I could not imagine trying to take notes with a computer in a math heavy subject. I had to use paper for everything during my undergrad in Civil Engineering. However, if you already have a computer with you, record the lecture and review it later.
Just as a partial counterpoint to this and overall agreement with everyone else who responded, I've had success taking realtime notes on my laptop in a math class. It took a bit of practice and I'm sure I can't do it anymore, but it's not insurmountable by any means.
I used latex and made liberal use of keyboard and software macros to do it, and one of the tricks was to realize that if I needed a quick-to-type way to typeset new thing X, I should just pretend I had such an implementation and make up its command on the spot. At my leisure, I could write up a conforming latex command that worked with all the notes I'd taken in realtime.

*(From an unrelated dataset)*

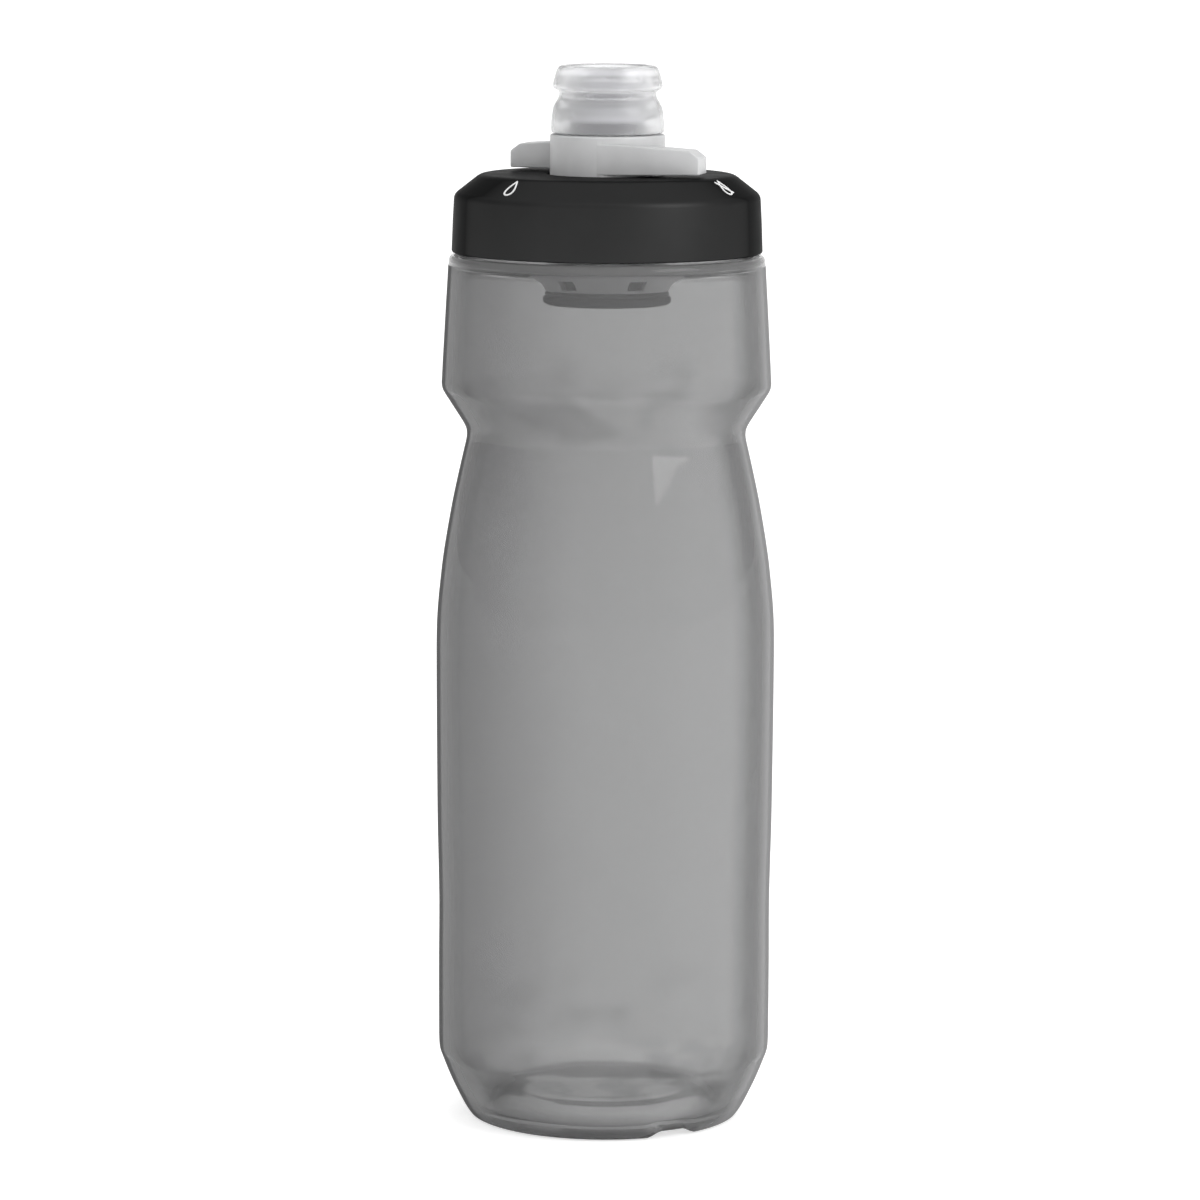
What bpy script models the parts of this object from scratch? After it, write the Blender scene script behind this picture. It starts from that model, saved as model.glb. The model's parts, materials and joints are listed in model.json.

That said, I've since come to realize that math notes don't help me as much as they seem to help others. I have greater success primarily listening during class and leaning on the textbook as well as online resources outside of class. I do second the use of emacs to handle the latex, but I don't think that realtime rendering is particularly important in a notes setting.
Excellent counterpoint. Keep in mind that I was a Civil Engineering student, not computer science. My abilities to use Latex were little-to-none at the time. I didn't get any exposure to it until I was in grad school and we used it to format journal article submissions.